### WORK TO COMPLETE
In the data below, find every line with the string "finishes" and pull it out.

### SOURCE MATERIAL
= = = =

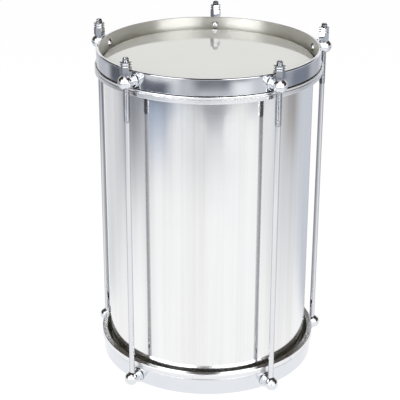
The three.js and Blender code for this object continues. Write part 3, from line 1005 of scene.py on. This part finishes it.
# %% Painted reflections: soft fields that only mirrors see
NEAR_FIELDS = (
    # direction, half width and softness in degrees; near and far in metres; tone
    (-112, 46, 26, 0.10, 0.70, (0.70, 0.71, 0.73)),
    (-150, 42, 18, 0.06, 0.26, (0.74, 0.75, 0.77)),
    (-82, 17, 16, 0.42, 0.95, (0.27, 0.28, 0.31)),
    (-50, 15, 8, 0.55, 1.00, (0.37, 0.45, 0.60)),
    (0, 30, 24, 0.45, 0.90, (0.76, 0.77, 0.79)),
    (9, 9, 8, 0.78, 0.98, (0.38, 0.39, 0.42)),
    (98, 30, 24, 0.02, 0.62, (0.70, 0.71, 0.74)),
    (104, 15, 15, 0.55, 0.92, (0.39, 0.375, 0.37)),
    (150, 36, 14, 0.00, 0.20, (0.60, 0.63, 0.69)),
    (-32, 14, 6, 0.88, 0.965, (0.34, 0.41, 0.56)),
    (8, 26, 12, 0.88, 0.965, (0.30, 0.31, 0.35)),
    (50, 8, 8, 0.90, 0.965, (0.46, 0.47, 0.50)),
)
FAR_FIELDS = (
    (-1, 9, 7, 0.945, 0.97, (0.26, 0.27, 0.31)),
    (8, 28, 6, 0.974, 0.986, (0.22, 0.23, 0.26)),
    (-58, 18, 8, 0.965, 0.99, (0.07, 0.08, 0.10)),
    (0, 200, 1, 1.00, 1.04, (0.72, 0.73, 0.75)),
    (-95, 17, 9, 1.00, 1.04, (0.12, 0.13, 0.15)),
    (-51, 17, 8, 1.00, 1.04, (0.14, 0.15, 0.18)),
    (-40, 20, 4, 1.105, 1.115, (1.00, 1.00, 1.00)),
    (-14, 10, 4, 1.00, 1.04, (0.60, 0.61, 0.63)),
    (8, 17, 8, 1.040, 1.105, (0.15, 0.16, 0.18)),
    (36, 9, 7, 1.00, 1.04, (1.00, 1.00, 1.00)),
    (74, 12, 6, 1.06, 1.10, (0.25, 0.26, 0.29)),
    (18, 26, 9, 1.106, 1.122, (0.13, 0.14, 0.17)),
    (107, 22, 13, 1.00, 1.04, (0.22, 0.24, 0.29)),
    (-128, 14, 8, 1.00, 1.04, (0.56, 0.57, 0.60)),
    (138, 14, 10, 1.00, 1.04, (0.50, 0.51, 0.54)),
    (0, 200, 1, 1.128, 1.140, (0.42, 0.43, 0.46)),
    (-105, 45, 10, 1.128, 1.140, (0.17, 0.18, 0.21)),
    (115, 45, 10, 1.128, 1.140, (0.60, 0.62, 0.66)),
    (0, 62, 8, 1.25, 1.28, (1.00, 1.00, 1.00)),
)
print(len(NEAR_FIELDS), "near fields and", len(FAR_FIELDS), "far ones")

# %% Helpers that read a direction
def smooth(tree, value, start, end):
    return add_node(tree, "ShaderNodeMapRange", {"interpolation_type": "SMOOTHSTEP"}, {
        "Value": value, "From Min": start, "From Max": end}).outputs[0]


def bearing(tree, x, y):
    """The direction from the drum in degrees: 0 is to the front and 90 to the right."""
    angle = calc(tree, "ARCTAN2", x, times(tree, y, -1))
    return times(tree, angle, 180 / math.pi)


def with_fields(tree, colour, fields, direction, reach):
    for centre, half, soft, near, far, tone in fields:
        aside = calc(tree, "ABSOLUTE", minus(tree, direction, centre))
        there = times(tree, smooth(tree, aside, half + soft, half - soft),
                     smooth(tree, reach, near, far))
        colour = blended(tree, there, colour, tone)
    return colour


print("Helpers: smooth, bearing and with_fields")

# %% [markdown]
# ## Painted arches of reflected light
# Two pale arches of painted reflection stand high on the shell. A straight field can't give
# their round tops, so each arch is an ellipse above its foot and keeps straight sides below
# it. The far fields come after the arches, because the hoops and the balls see farther out
# than the shell does.

# %% Painted arches of reflection on the paper
ARCHES = (
    # direction and half width in degrees; foot of the curve and rise in metres; softness; tone
    (-18, 20, 0.86, 0.120, 0.10, (0.84, 0.86, 0.88)),
    (32, 13, 0.87, 0.095, 0.14, (1.00, 1.00, 1.00)),
)
ARCHES_FADE_IN = (0.70, 0.90)


def with_arches(tree, colour, direction, reach):
    for centre, half, foot, rise, soft, tone in ARCHES:
        aside = calc(tree, "DIVIDE", minus(tree, direction, centre), half)
        above = calc(tree, "MAXIMUM", minus(tree, reach, foot), 0.0)
        off = length_of(tree, aside, calc(tree, "DIVIDE", above, rise))
        there = times(tree, smooth(tree, off, 1 + soft, 1 - soft),
                     smooth(tree, reach, *ARCHES_FADE_IN))
        colour = blended(tree, there, colour, tone)
    return colour


# Painted reflections: the fields and arches that only mirror and glass rays see on the paper.
def painted_reflections(tree):
    x, y, _ = own_place(tree)
    seen_from = bearing(tree, x, y), length_of(tree, x, y)
    colour = with_fields(tree, (1.0, 1.0, 1.0), NEAR_FIELDS, *seen_from)
    return with_fields(tree, with_arches(tree, colour, *seen_from), FAR_FIELDS, *seen_from)


print(len(ARCHES), "arches of light")

# %% The paper
PAPER_HEIGHT = cad_box[0][2] - 0.3 * MM
PAPER_RADIUS = 3.0
PAPER_COLOUR = (0.95, 0.95, 0.95)
PAPER_GLOW = (1.03, 1.03, 1.03)
GLOW_SEEN = 0.95


def sees_background(tree):
    """Whether a ray comes from the camera, a mirror or glass, and whether from the last two."""
    rays = add_node(tree, "ShaderNodeLightPath").outputs
    mirrored = calc(tree, "MAXIMUM", rays["Is Glossy Ray"], rays["Is Transmission Ray"])
    return calc(tree, "MAXIMUM", rays["Is Camera Ray"], mirrored), mirrored


def paper_floor():
    mesh = bmesh.new()
    bmesh.ops.create_circle(mesh, cap_ends=True, segments=96, radius=PAPER_RADIUS)
    bmesh.ops.translate(mesh, verts=mesh.verts, vec=(0, 0, PAPER_HEIGHT))
    floor = in_scene("paper_floor", as_mesh(mesh, "paper_floor"))
    material, tree, shader = blank_material("white_paper")
    tree.nodes.remove(shader)
    seen, mirrored = sees_background(tree)
    paper = add_node(tree, "ShaderNodeBsdfDiffuse", inputs={"Color": (*PAPER_COLOUR, 1)})
    tone = blended(tree, mirrored, PAPER_GLOW, painted_reflections(tree))
    glow = add_node(tree, "ShaderNodeEmission", inputs={"Color": tone, "Strength": 1.0})
    factor = calc(tree, "MAXIMUM", times(tree, seen, GLOW_SEEN), mirrored)
    both = add_node(tree, "ShaderNodeMixShader", inputs={
        0: factor, 1: paper.outputs[0], 2: glow.outputs[0]})
    tree.links.new(both.outputs[0], tree.nodes["Material Output"].inputs["Surface"])
    floor.data.materials.append(material)


paper_floor()
print(f"The paper lies at {PAPER_HEIGHT / MM:.1f} mm")

# %% [markdown]
# ## The room
# Mirrors see a studio that is dark overhead and on three sides, and white behind the drum. The
# dark part draws the thin line along the edges of the hoops and the black shoulders of the
# chromed balls. The camera sees white all round, and the room itself gives hardly any light.

# %% The room
ROOM_LIGHT = 0.04
WHITE = (1.0, 1.0, 1.0)
DARK_CEILING = (0.05, 0.04, 0.03)
DARK_SIDES = (0.07, 0.055, 0.045)


def room_world():
    world = bpy.data.worlds.new("studio_room")
    bpy.context.scene.world = world
    world.use_nodes = True
    tree = world.node_tree
    tree.nodes.clear()
    place = add_node(tree, "ShaderNodeTexCoord").outputs["Generated"]
    x, y, rise = add_node(tree, "ShaderNodeSeparateXYZ", inputs={0: place}).outputs
    seen, mirrored = sees_background(tree)
    aside = calc(tree, "ABSOLUTE", bearing(tree, x, y))
    sides = times(tree, smooth(tree, aside, 145, 128), smooth(tree, rise, -0.02, 0.06))
    tone = blended(tree, smooth(tree, rise, 0.33, 0.42), WHITE, DARK_CEILING)
    tone = blended(tree, sides, tone, DARK_SIDES)
    tone = blended(tree, mirrored, WHITE, tone)
    strength = plus(tree, times(tree, seen, 1 - ROOM_LIGHT), ROOM_LIGHT)
    glow = add_node(tree, "ShaderNodeBackground", inputs={"Color": tone, "Strength": strength})
    add_node(tree, "ShaderNodeOutputWorld", inputs={"Surface": glow.outputs[0]})


room_world()
print("The room lights the drum at", ROOM_LIGHT, "of its white")

# %% [markdown]
# ## Softboxes
# Two large softboxes flank the camera, and every chromed ball shows them as two white lobes
# with a small gap between. One strength doesn't suit every finish: light that makes the milky
# film bright would burn out polished metal. So light linking gives three groups of pieces
# softboxes of their own, in nearly the same places: strong ones for the film, the channels and
# the rods, weak ones for the shell and the hoops, and larger ones lower down for the lugs,
# screws and nuts, with an oval one overhead that whitens their tops.

# %% Groups of pieces that share their lamps
def group(name, pieces):
    lit = bpy.data.collections.new(name)
    for piece in pieces:
        lit.objects.link(piece)
    print(f"{name}: {len(pieces)} pieces")
    return lit


def finished_in(*finishes):
    metals = [METALS[finish] for finish in finishes]
    return [piece for piece in bpy.context.scene.objects
            if piece.type == "MESH" and piece.data.materials[0] in metals]


chromed = finished_in("lug_chrome")
mirrors = finished_in("hoop_chrome", "polished_aluminium")
rest = [piece for piece in bpy.context.scene.objects
        if piece.type == "MESH" and piece not in chromed + mirrors]
FITTINGS = group("fittings", chromed)
MIRRORS = group("hoops_and_shell", mirrors)
REST = group("all_the_rest", rest)

# %% Softboxes
LAMP_DISTANCE = 1.6
SOFTBOXES = (
    # name; group; azimuth and elevation in degrees; width and height in metres; watts; shape
    ("left_softbox", REST, -36, 24, (1.30, 1.20), 32, "RECTANGLE"),
    ("right_softbox", REST, 38, 24, (1.40, 1.20), 33, "RECTANGLE"),
    ("left_metal_softbox", MIRRORS, -38, 24, (0.96, 1.20), 9, "RECTANGLE"),
    ("right_metal_softbox", MIRRORS, 37, 24, (0.96, 1.20), 9, "RECTANGLE"),
    ("left_fitting_softbox", FITTINGS, -32, 17, (1.80, 1.75), 13, "RECTANGLE"),
    ("right_fitting_softbox", FITTINGS, 33, 15, (1.80, 1.65), 12, "RECTANGLE"),
    ("top_fitting_softbox", FITTINGS, 2, 55, (1.60, 1.90), 9, "ELLIPSE"),
)

for name, lit, azimuth, elevation, size, power, shape in SOFTBOXES:
    data = bpy.data.lights.new(name, "AREA")
    data.shape = shape
    data.size, data.size_y = size
    data.energy = power
    lamp = in_scene(name, data)
    side, up = math.radians(azimuth), math.radians(elevation)
    away = Vector((math.sin(side) * math.cos(up), -math.cos(side) * math.cos(up), math.sin(up)))
    lamp.location = LAMP_DISTANCE * away
    lamp.rotation_euler = away.to_track_quat("Z", "Y").to_euler()
    lamp.light_linking.receiver_collection = lit
print(len(SOFTBOXES), "softboxes")

# %% [markdown]
# ## The camera
# The camera stands a little over a metre away and looks down by 23 degrees. Its place and lens
# were fitted to the rims, the rods and the shell's outline, so the drum fills the frame as in
# the photograph.

# %% The camera
CAMERA_PLACE = Vector((0.068615, -1.154385, 0.342255))
HEADING, DOWN, ROLL = math.radians(3.798), math.radians(23.086), math.radians(0.178)

lens = bpy.data.cameras.new("camera")
lens.lens = 111.49
lens.sensor_width = 36
camera = in_scene("camera", lens)
turn = (Matrix.Rotation(HEADING, 4, "Z") @ Matrix.Rotation(math.pi / 2 - DOWN, 4, "X")
        @ Matrix.Rotation(ROLL, 4, "Z"))
camera.matrix_world = Matrix.Translation(CAMERA_PLACE) @ turn
bpy.context.scene.camera = camera
bpy.context.scene.view_settings.view_transform = "Standard"
print(f"The camera stands {CAMERA_PLACE.length:.2f} m from the upper head")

= = = =

### RIGHT ANSWER
The three.js and Blender code for this object continues. Write part 3, from line 1005 of scene.py on. This part finishes it.
def finished_in(*finishes):
    metals = [METALS[finish] for finish in finishes]